Le centrali operative dei Vigili del Fuoco, come ogni estate, si trovano a gestire decine di chiamate in contemporanea, ma la distanza da queste zone rende ogni intervento una corsa contro il tempo persa in partenza. Quando i mezzi arrivano, spesso è già troppo tardi: l’erba è cenere, gli alberi sono carbone, gli animali fuggiti o morti, e gli agricoltori restano a guardare inermi un disastro che si poteva evitare.
Non possiamo continuare a tacere. Non è fatalità, è abbandono. È negligenza. È complicità passiva.

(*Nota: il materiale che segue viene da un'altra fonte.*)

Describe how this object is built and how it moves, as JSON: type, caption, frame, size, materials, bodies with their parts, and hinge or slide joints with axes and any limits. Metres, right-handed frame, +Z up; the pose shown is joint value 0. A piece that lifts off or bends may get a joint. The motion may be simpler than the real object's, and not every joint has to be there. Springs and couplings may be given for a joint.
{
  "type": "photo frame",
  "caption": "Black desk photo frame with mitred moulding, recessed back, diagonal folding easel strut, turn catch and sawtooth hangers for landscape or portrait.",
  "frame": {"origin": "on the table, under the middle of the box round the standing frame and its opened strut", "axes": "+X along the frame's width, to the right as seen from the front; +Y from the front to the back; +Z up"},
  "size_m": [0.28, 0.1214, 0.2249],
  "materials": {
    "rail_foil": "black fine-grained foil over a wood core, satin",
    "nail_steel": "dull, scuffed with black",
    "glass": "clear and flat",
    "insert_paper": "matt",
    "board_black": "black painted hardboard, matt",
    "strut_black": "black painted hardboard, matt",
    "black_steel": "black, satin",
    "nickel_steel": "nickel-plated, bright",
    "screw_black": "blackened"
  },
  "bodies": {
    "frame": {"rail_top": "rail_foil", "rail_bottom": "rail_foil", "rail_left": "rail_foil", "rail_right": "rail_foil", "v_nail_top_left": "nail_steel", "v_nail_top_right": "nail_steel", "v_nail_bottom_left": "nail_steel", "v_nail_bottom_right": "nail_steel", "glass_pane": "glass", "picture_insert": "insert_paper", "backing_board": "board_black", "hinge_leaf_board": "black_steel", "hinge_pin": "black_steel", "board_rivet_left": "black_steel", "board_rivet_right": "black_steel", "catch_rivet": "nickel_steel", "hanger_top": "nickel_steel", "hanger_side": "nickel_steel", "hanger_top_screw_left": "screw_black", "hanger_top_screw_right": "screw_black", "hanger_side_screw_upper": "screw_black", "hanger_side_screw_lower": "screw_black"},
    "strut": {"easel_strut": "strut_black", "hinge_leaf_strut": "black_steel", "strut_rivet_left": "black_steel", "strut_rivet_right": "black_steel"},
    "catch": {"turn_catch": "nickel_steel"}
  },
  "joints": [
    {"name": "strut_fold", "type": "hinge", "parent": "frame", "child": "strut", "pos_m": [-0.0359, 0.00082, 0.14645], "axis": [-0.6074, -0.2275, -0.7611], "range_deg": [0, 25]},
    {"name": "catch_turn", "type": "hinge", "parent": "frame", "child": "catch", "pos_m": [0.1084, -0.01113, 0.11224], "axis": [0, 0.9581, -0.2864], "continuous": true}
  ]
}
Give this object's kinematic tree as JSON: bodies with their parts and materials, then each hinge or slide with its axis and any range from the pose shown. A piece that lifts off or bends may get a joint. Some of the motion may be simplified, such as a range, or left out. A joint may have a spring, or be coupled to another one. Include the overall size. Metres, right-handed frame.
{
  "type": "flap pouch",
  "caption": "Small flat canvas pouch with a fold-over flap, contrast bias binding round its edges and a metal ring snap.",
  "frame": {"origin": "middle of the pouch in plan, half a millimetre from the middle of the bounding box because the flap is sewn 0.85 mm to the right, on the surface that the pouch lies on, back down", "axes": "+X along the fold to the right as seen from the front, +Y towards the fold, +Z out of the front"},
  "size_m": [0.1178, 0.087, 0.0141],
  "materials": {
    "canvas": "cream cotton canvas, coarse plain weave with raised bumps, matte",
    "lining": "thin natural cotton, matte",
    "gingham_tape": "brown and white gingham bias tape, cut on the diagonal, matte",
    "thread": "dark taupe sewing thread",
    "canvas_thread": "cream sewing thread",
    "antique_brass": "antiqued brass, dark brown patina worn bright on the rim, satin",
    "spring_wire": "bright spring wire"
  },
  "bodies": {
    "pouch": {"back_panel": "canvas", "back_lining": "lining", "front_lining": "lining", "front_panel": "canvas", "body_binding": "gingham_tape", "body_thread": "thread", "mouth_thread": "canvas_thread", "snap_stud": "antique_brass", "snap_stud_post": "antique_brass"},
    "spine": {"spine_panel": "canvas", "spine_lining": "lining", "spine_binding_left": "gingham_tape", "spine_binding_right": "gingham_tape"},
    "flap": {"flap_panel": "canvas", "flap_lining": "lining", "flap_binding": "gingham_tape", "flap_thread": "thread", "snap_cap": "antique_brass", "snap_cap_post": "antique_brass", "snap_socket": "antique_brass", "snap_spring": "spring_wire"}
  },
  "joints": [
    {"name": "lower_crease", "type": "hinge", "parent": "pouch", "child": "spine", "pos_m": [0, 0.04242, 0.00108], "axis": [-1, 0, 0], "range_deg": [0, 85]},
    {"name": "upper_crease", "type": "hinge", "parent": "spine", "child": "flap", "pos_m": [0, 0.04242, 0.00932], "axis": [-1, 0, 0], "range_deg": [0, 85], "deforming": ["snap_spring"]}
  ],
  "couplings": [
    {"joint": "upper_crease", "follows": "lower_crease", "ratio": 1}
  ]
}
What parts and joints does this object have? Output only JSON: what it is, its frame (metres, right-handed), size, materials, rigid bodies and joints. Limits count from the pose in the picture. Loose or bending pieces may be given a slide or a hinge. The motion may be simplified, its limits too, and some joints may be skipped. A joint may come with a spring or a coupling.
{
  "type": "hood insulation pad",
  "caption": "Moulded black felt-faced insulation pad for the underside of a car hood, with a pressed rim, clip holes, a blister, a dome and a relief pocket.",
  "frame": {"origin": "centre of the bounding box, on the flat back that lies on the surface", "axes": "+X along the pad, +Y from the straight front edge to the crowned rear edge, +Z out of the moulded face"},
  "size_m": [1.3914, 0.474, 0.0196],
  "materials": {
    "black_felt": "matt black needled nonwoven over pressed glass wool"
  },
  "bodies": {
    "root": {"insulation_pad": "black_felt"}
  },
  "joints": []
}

I cittadini delle frazioni di Strano e Cufò, di Roccella e di tanti altri angoli della Locride sono stanchi, arrabbiati, distrutti economicamente e psicologicamente. La mia indignazione è la loro. La nostra.
E mentre tutto lascia pensare a una mano dolosa, all’ennesimo atto vile di piromani senza scrupoli, resta l’amarezza di sapere che nessuno li fermerà, finché queste terre resteranno senza occhi umani ed elettronici, senza presidi stabili, senza dovuta attenzione da parte dello Stato.
Questa volta, però, non ci basta la solidarietà postuma o le sparute dichiarazioni politiche tra le macerie fumanti. Vogliamo fatti.

Vogliamo investimenti reali: stazioni antincendio mobili, infrastrutture tecnologiche, droni di sorveglianza e presidi permanenti sul territorio. Solo così sarà possibile prevenire e spegnere in tempo questi atti criminali, prima che diventino l’ennesimo disastro annunciato. E, infine, che i farabutti che hanno acceso questi incendi – perché è evidente che non si tratta mai solo del caldo o del caso – vengano finalmente individuati, e ne rispondano di fronte alla legge. Senza sconti. Senza rinvii. Con la durezza che si riserva a chi distrugge consapevolmente vite, ambienti e futuro.

Se lo Stato vuole davvero essere presente, lo dimostri ora. Perché la prossima volta potrebbe essere troppo tardi. E noi non siamo più disposti ad aspettare perché ad andare in fumo, oltre ai nostri territori, rischia di essere una cosa ben più preziosa: la nostra speranza.